On my return from annual leave I soon scoured the papers and Internet to discover the latest property news. I didn’t have to look too hard as it was all over the headlines again, fear of the dreaded double dip! Hometrack reported lower prices in August a drop of 0.3 percent from the previous month, the biggest drop since April 2009. Rightmove reported that first time buyers (FTBs) had dipped sharply over the last 12 months only 22% of potential buyers were considering purchasing their first home compared with 31% in 2009. And finally The Times reports on valuers marking down 1m-plus properties in some cases by as much 20%.
Before I join the mass panic however, I try to think back to the comedy sketch that I watched during the crisis where a distraught homeowner rants about the dramatic fall in his property’s value and that he doesn’t know what he can possible do about it, his work colleague retorts “why don’t you just live in it?”. I think of this to remind me that human nature isn’t likely to change very soon, people need to live in houses and there are more people than ever in the UK. My eye catches another article in The Times concerning immigration, it rose by 20% in 2009 to 196,000. That’s a lot of people and although the Coalition may have plans to reduce immigration, this in the main originates from the European Union of which the Government can exert little control. I remember also that we have had a sharp bounce in property prices over the year and it is not surprising that this is now cooling off. Nor is it surprising that FTBs are struggling to get on the market and that this is due more to the restrictive practices of the banks than any dramatic change in the demand from these individuals to purchase their first home (although certainly renting is being given far more consideration by individuals than before the crisis). This doesn’t change the fact the property market needs FTBs, but pressure will continue to be placed on the banks. As regards re-valuation of 1m-plus properties this is likely to have more to do with bank bonuses being reduced than any set of factors that is likely to affect the rest of us who live in the real world. As for the fear of the recent drops in the American market being replicated here, I would have thought that UK banks who securitized a great deal of American mortgages would have realised by now that it’s a very different ball game and drawing comparisons isn’t likely to yield useful results.

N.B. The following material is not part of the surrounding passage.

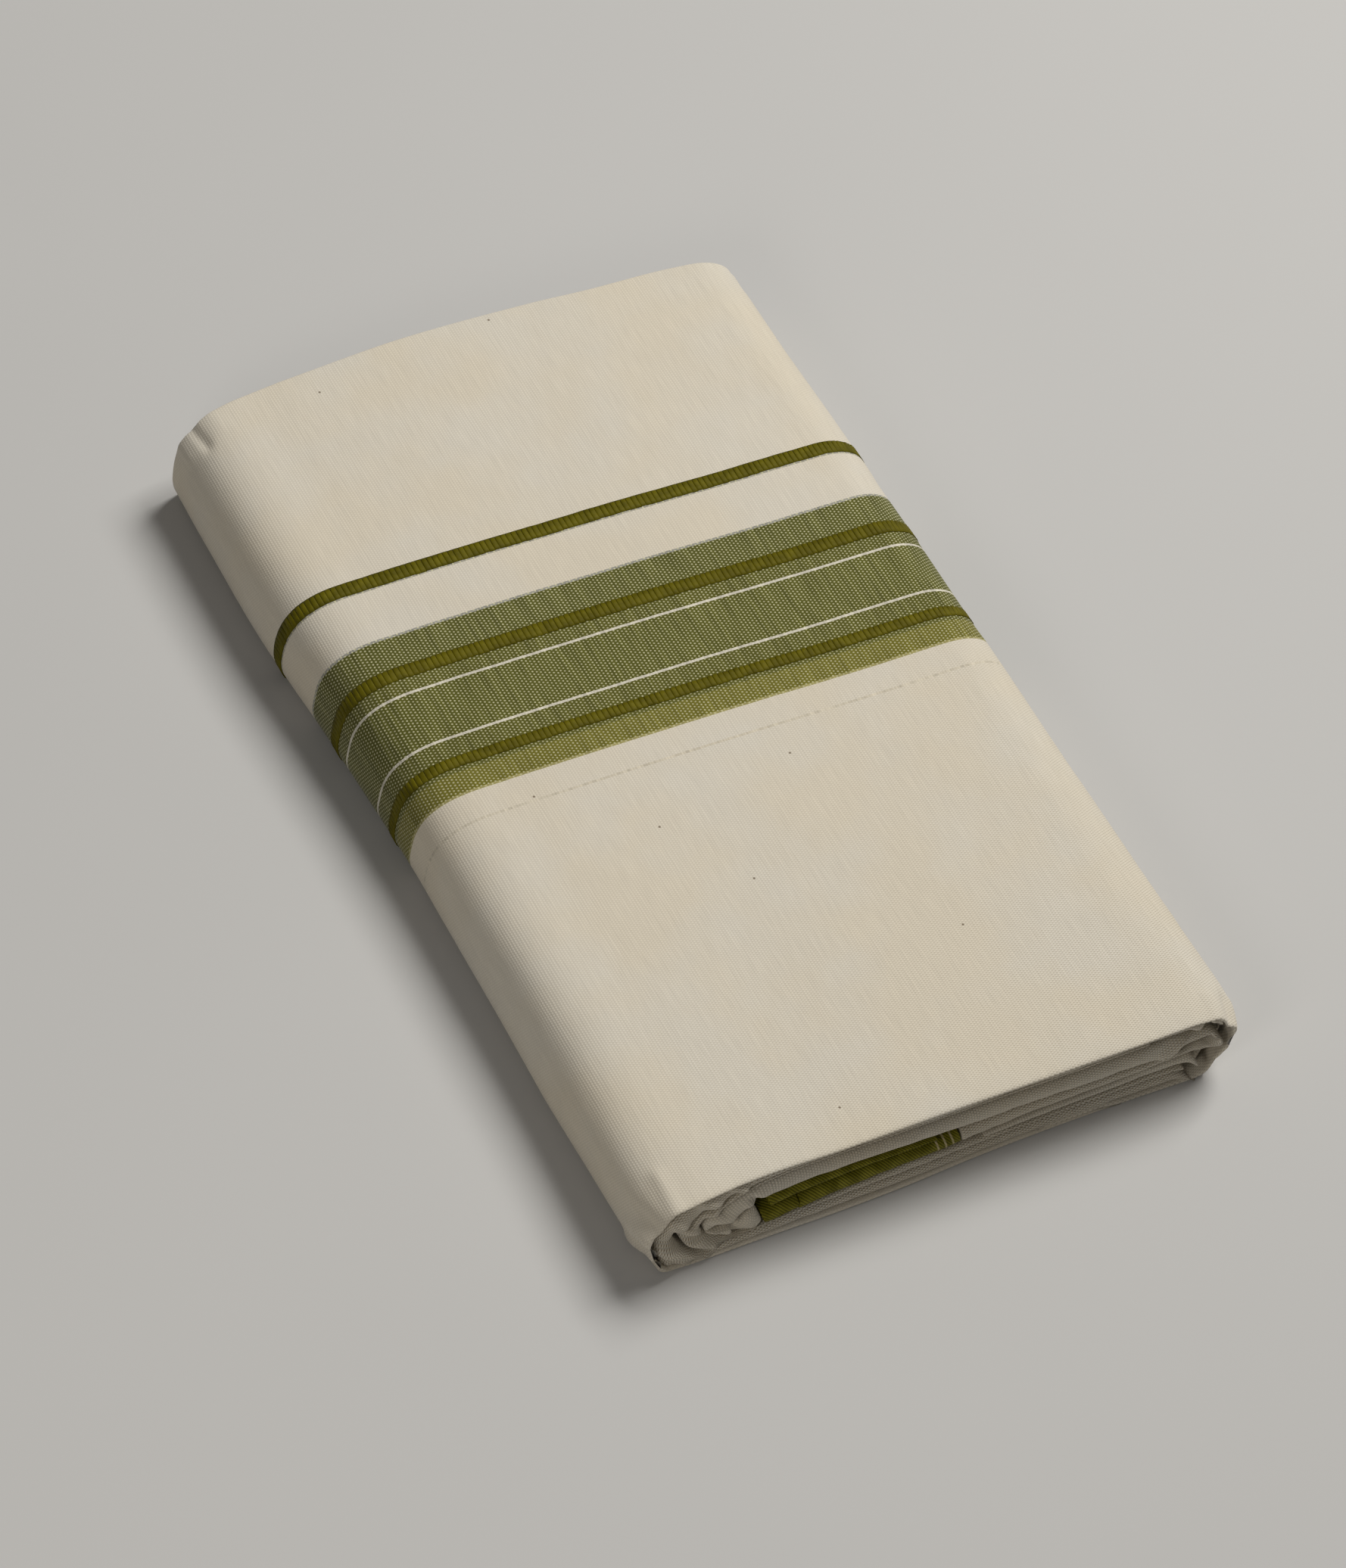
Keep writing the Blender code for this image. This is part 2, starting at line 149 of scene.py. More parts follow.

Once though the mainstream media, I turn to the investment weeklies that have been piling up whilst I’ve been away. Here I read with more interest that large insurance companies such as Aviva are about to invest in Private Rented Sector (PRS) some 1 billion pounds in fact. The attractions are clear, residential property is providing handsome yields and is seen as a lower level of risk that many other asset classes. Interest rates are low and are likely to remain low until 2012 (although they will increase from their current historic low), rents are rising as demand increases as FTBs cannot get on the property market and fewer properties are being built both in the private and public sectors. Inflation is high and given the Governor of the Bank of England has hinted that if the economy was to weaken more Quantitative Easing (effectively printing money) would be forth coming I think it’s likely that deflation is seen as a bigger threat and Bank is likely to err in favour of inflation, which is historically good for property.
Don’t misunderstand me, I don’t think everything is rosy for the property market, but neither do I buy into the doom and gloom either. Landlords with a long term investment horizon (at least 10 years), should not flinch if properties do dip, yield is still the most important aspect of property investment and currently there are opportunities within the market not seen for sometime which will provide good yields (on that note we have recently teamed up with movewithus and have a number of repossessed properties for sale – please discus if you are considering increasing your portfolio). For many of us however, we may not be able to take advantage due to the lack of available finance. Rest assured however that your money (via your pension) is likely to be invested in the PRS sector over the coming years… one of few investments I’m happy for my pension company to make.